In her light-filled SoPo studio, Laurie Fisher ponders, procrastinates, and eventually paints her arresting, organic-geometric works.
Photographs by Meredith Perdue
I don’t recall the day I decided I would paint. I studied psychology in grad school, had kids young, and made being a mom my career. Ten years ago, I began painting with an artist friend in her house for fun. Later, we shared a studio and, slowly, I was spending all my free time there. Over the years, I resisted taking art classes because I was afraid that once I learned the ‘rules’ of painting, I’d follow them. But I spent a great deal of time reading and thinking about art.

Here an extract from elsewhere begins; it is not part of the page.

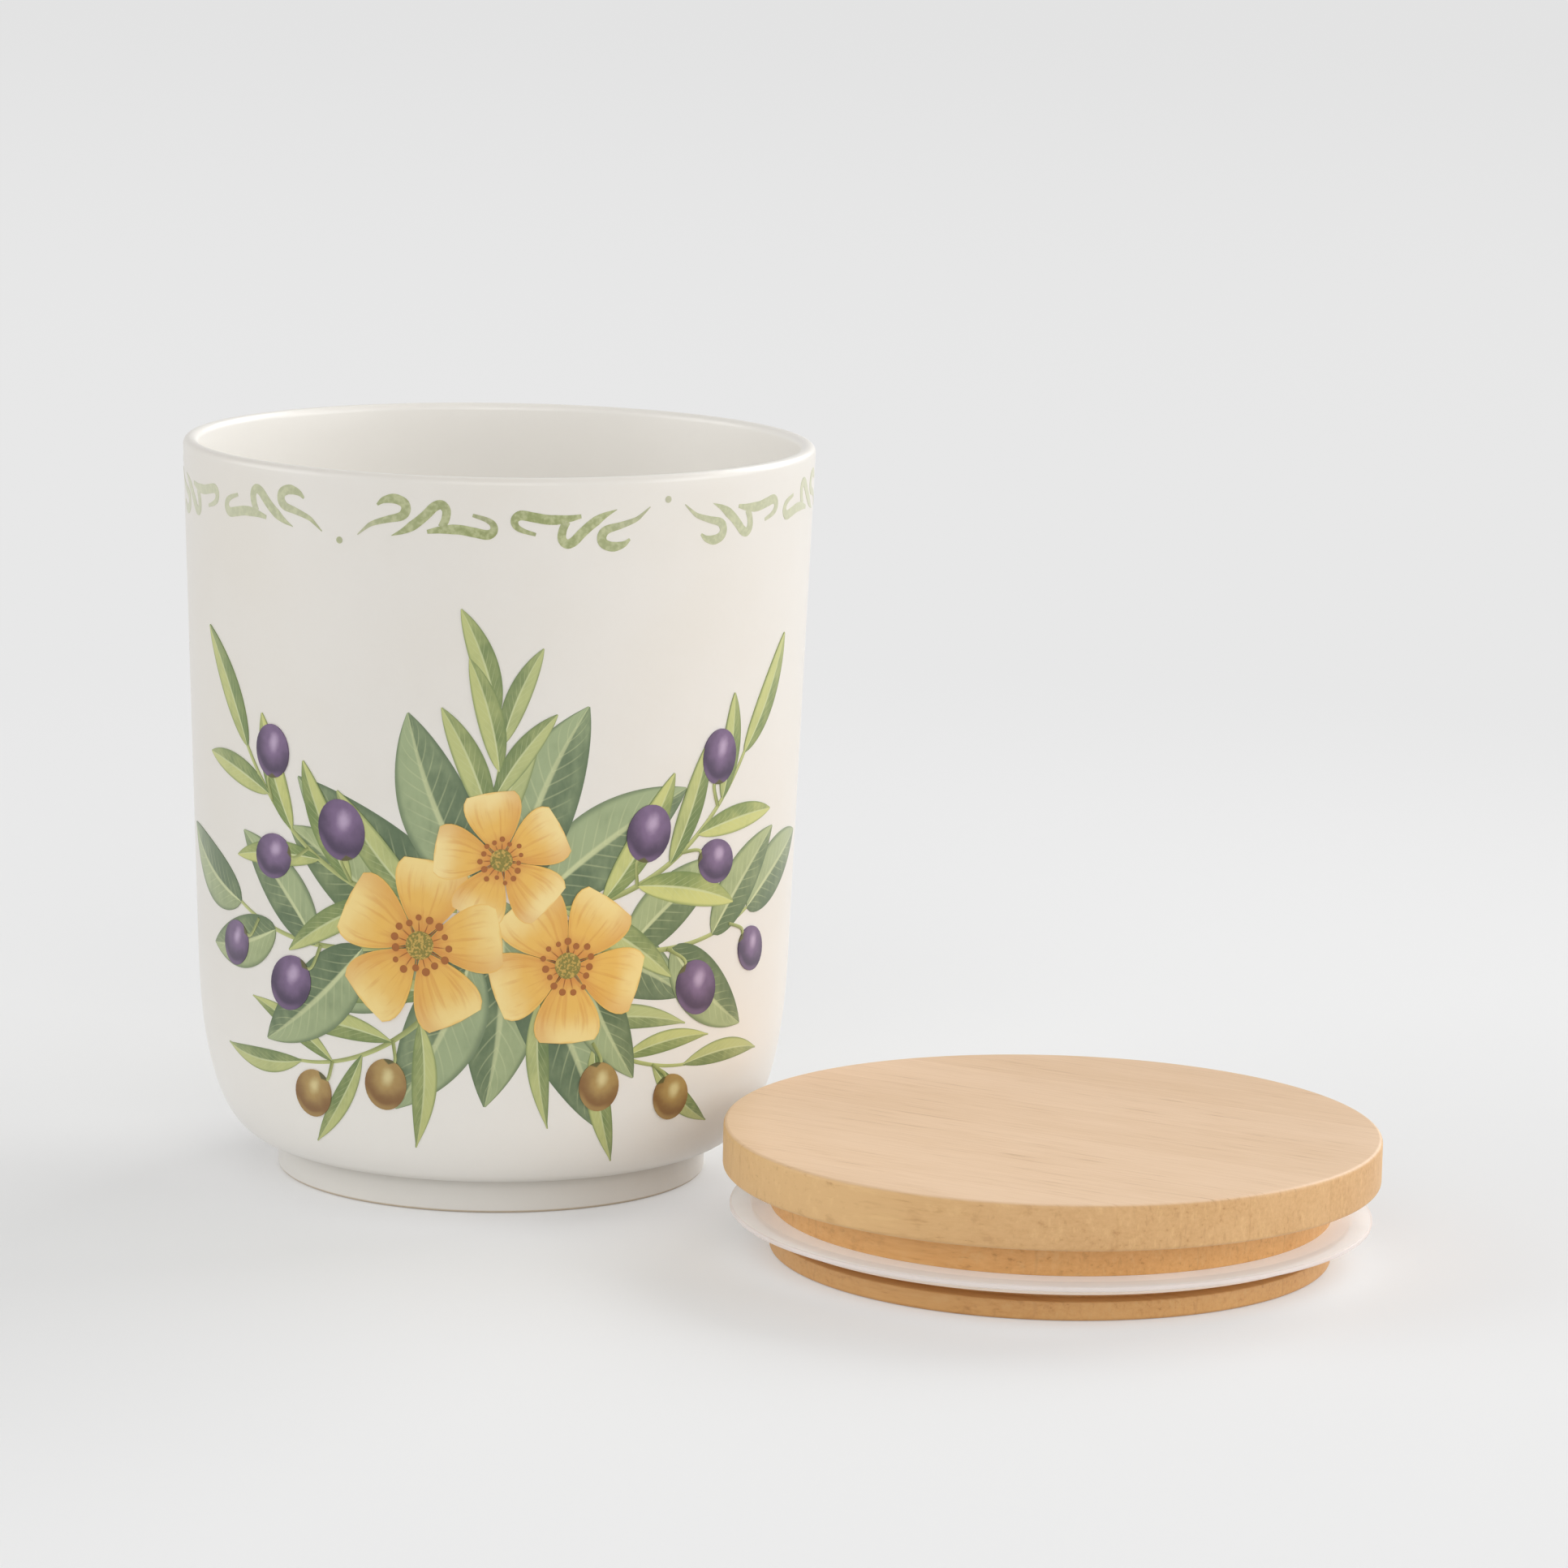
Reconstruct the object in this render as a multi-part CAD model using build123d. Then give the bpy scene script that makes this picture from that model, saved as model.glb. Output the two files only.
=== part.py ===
"""Ceramic storage jar with a bamboo lid and a seal ring, in millimetres.

The jar stands upright on its foot ring, with its axis on +Z and the origin at the centre of
the foot. The lid lies beside the jar on the same surface, plug down, as it does when it has
been taken off. Every piece is a body of revolution, so each is one outline spun round an axis.
"""
import os
from math import cos, radians, sin

from build123d import *

# Jar: outer shape
jar_height = 120.0
rim_radius = 51.0
wall = 4.0
lip_wall = 2.4
heel_top_radius = 48.2
heel_top_height = 36.0
foot_radius = 35.0
foot_height = 5.5
foot_step = 0.5
foot_edge_round = 0.6
heel_fullness_share = 0.647

# Jar: hollow and underside
mouth_depth = 14.0
floor_thickness = 6.0
foot_ring_width = 5.0
foot_recess = 2.5
recess_round = 1.2

# Lid: two bamboo boards, one on the other
lid_overhang = 0.5
board_thickness = 7.2
board_top_round = 0.7
board_bottom_chamfer = 0.6
plug_clearance = 4.6
plug_height = 12.6
plug_edge_round = 0.6

# Seal: a silicone ring held in a groove round the plug, with a thin fin at its upper side
plug_lip_height = 3.0
groove_height = 3.95
groove_depth = 3.0
seal_thickness = 2.25
seal_body_reach = 2.7
seal_fin_thickness = 0.8
seal_overlap = 1.7
seal_core_clearance = 0.1
seal_edge_round = 0.3

# Where the lid lies: beside the jar, on the same surface
lid_side_gap = 0.6
lid_bearing_degrees = -31.0

# How far cuts run past what they cut
overrun = 1.0

mouth_radius = rim_radius - lip_wall
board_radius = rim_radius + lid_overhang
plug_radius = mouth_radius - plug_clearance
groove_radius = plug_radius - groove_depth
groove_top = plug_lip_height + groove_height
seal_inner_radius = groove_radius + seal_core_clearance
seal_body_radius = plug_radius + seal_body_reach
seal_outer_radius = mouth_radius + seal_overlap
lid_distance = rim_radius + board_radius + lid_side_gap
lid_x = lid_distance * cos(radians(lid_bearing_degrees))
lid_y = lid_distance * sin(radians(lid_bearing_degrees))


def spun(outline):
    """Solid made by spinning a closed outline, drawn in the XZ plane, round the Z axis."""
    return revolve(make_face(outline), Axis.Z)


def upright_disc(radius, bottom, top):
    """Solid disc on the Z axis, from one height to another."""
    disc = Cylinder(radius, top - bottom, align=(Align.CENTER, Align.CENTER, Align.MIN))
    return disc.translate((0, 0, bottom))


def top_edges(shape):
    """Edges of a shape that lie highest."""
    return shape.edges().filter_by(GeomType.CIRCLE).group_by(Axis.Z)[-1]


def bottom_edges(shape):
    """Edges of a shape that lie lowest."""
    return shape.edges().filter_by(GeomType.CIRCLE).group_by(Axis.Z)[0]


def heel_curve(low_radius, low_height, high_radius, slope):
    """Curve from flat at the foot to the slope of the wall, out along a share of each side."""
    rise = heel_top_height - low_height
    run = high_radius - low_radius
    reach = heel_fullness_share * rise
    return Bezier(
        (low_radius, 0, low_height),
        (low_radius + heel_fullness_share * run, 0, low_height),
        (high_radius - slope * reach, 0, heel_top_height - reach),
        (high_radius, 0, heel_top_height),
    )


def jar_section():
    """Closed half section of the jar, its underside still flat."""
    lip_radius = lip_wall / 2
    lip_base = jar_height - lip_radius
    lip_middle = rim_radius - lip_radius
    outer_slope = (rim_radius - heel_top_radius) / (lip_base - heel_top_height)
    heel_foot = foot_radius + foot_step
    mouth_bottom = jar_height - mouth_depth
    inner_top_radius = heel_top_radius - wall
    inner_slope = (mouth_radius - inner_top_radius) / (mouth_bottom - heel_top_height)
    floor_top = foot_recess + floor_thickness
    floor_radius = heel_foot - wall
    return [
        Line((0, 0, 0), (foot_radius, 0, 0)),
        Line((foot_radius, 0, 0), (foot_radius, 0, foot_height)),
        Line((foot_radius, 0, foot_height), (heel_foot, 0, foot_height)),
        heel_curve(heel_foot, foot_height, heel_top_radius, outer_slope),
        Line((heel_top_radius, 0, heel_top_height), (rim_radius, 0, lip_base)),
        ThreePointArc((rim_radius, 0, lip_base), (lip_middle, 0, jar_height), (mouth_radius, 0, lip_base)),
        Line((mouth_radius, 0, lip_base), (mouth_radius, 0, mouth_bottom)),
        Line((mouth_radius, 0, mouth_bottom), (inner_top_radius, 0, heel_top_height)),
        heel_curve(floor_radius, floor_top, inner_top_radius, inner_slope),
        Line((floor_radius, 0, floor_top), (0, 0, floor_top)),
        Line((0, 0, floor_top), (0, 0, 0)),
    ]


def jar_body():
    """The jar, with a shallow recess inside its foot ring."""
    recess = upright_disc(foot_radius - foot_ring_width, -overrun, foot_recess)
    recess = fillet(top_edges(recess), recess_round)
    body = spun(jar_section()) - recess
    return fillet(bottom_edges(body), foot_edge_round)


def lid_board():
    """The upper board of the lid, which rests on the rim when the jar is closed."""
    board = upright_disc(board_radius, plug_height, plug_height + board_thickness)
    board = fillet(top_edges(board), board_top_round)
    return chamfer(bottom_edges(board), board_bottom_chamfer)


def lid_plug():
    """The lower board of the lid, which enters the mouth and carries the seal in a groove."""
    outline = Polyline(
        (0, 0, 0),
        (plug_radius, 0, 0),
        (plug_radius, 0, plug_lip_height),
        (groove_radius, 0, plug_lip_height),
        (groove_radius, 0, groove_top),
        (plug_radius, 0, groove_top),
        (plug_radius, 0, plug_height),
        (0, 0, plug_height),
        close=True,
    )
    plug = spun(outline)
    return fillet(bottom_edges(plug), plug_edge_round)


def seal_ring():
    """Ring against the groove's upper side, with a fin that reaches past the mouth."""
    outline = Polyline(
        (seal_inner_radius, 0, groove_top - seal_thickness),
        (seal_body_radius, 0, groove_top - seal_thickness),
        (seal_body_radius, 0, groove_top - seal_fin_thickness),
        (seal_outer_radius, 0, groove_top - seal_fin_thickness),
        (seal_outer_radius, 0, groove_top),
        (seal_inner_radius, 0, groove_top),
        close=True,
    )
    ring = spun(outline)
    rims = ring.edges().filter_by(GeomType.CIRCLE)
    outer_rims = rims.filter_by(lambda edge: edge.radius > plug_radius)
    return fillet(outer_rims, seal_edge_round)


def beside_jar(piece):
    """A piece of the lid, moved from the jar's axis to where the lid lies."""
    return piece.translate((lid_x, lid_y, 0))


def main():
    """Write every piece to its own file."""
    pieces = {
        "jar_body": jar_body(),
        "lid_board": beside_jar(lid_board()),
        "lid_plug": beside_jar(lid_plug()),
        "seal_ring": beside_jar(seal_ring()),
    }
    os.makedirs("parts", exist_ok=True)
    for name, piece in pieces.items():
        export_step(piece, f"parts/{name}.step")
        box = piece.bounding_box()
        print(name, "volume", round(piece.volume), "low", box.min, "high", box.max)


main()
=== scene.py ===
# %% [markdown]
# # A glazed storage jar with its bamboo lid off
#
# The object is a straight, slightly flared jar of glazed ceramic, a lid of two bamboo boards and
# a silicone ring in the groove of the lower board. The lid has been taken off and lies beside the
# jar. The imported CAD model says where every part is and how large. This lesson gives each part
# its finished surface, and stands it in a small studio.

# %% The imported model
import random
from contextlib import contextmanager
from functools import partialmethod
from itertools import cycle, pairwise
from math import atan2, copysign, cos, hypot, pi, radians, sin

import bmesh
import bpy
import numpy as np
from mathutils import Matrix, Vector


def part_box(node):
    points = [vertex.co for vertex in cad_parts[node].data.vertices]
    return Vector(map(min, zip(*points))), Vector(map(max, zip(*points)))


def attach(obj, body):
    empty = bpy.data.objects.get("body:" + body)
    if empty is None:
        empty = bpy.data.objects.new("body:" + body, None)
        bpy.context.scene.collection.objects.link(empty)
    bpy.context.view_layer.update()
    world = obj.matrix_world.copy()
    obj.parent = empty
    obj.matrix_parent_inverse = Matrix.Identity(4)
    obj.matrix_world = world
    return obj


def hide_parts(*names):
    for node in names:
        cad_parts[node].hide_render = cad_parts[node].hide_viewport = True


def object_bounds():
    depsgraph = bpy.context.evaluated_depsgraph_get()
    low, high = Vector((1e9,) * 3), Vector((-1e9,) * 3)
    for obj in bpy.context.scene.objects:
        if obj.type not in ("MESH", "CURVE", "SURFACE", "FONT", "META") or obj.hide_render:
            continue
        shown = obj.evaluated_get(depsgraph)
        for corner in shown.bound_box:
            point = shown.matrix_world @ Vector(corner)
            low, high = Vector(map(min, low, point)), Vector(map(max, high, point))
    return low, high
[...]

My current studio is a bright, windowed corner of the Huffard House interior design office in South Portland. On one wall, near a wonky easel, I hang works that are in progress. On another, I hang work that’s done or that I need space from — most paintings get stuck at some point in their evolution. It often takes me a while to get started. I sit and stare a lot. I procrastinate with my phone or by tidying up. When I put a little paint on the canvas, it creates a sort of problem, and I follow the work from there. I add paint; I subtract or layer over it. I scribble with an oil stick or use painters’ tape to reign in a piece. It’s a mystery to me how any of the work is resolved, and I’m grateful every time I arrive there.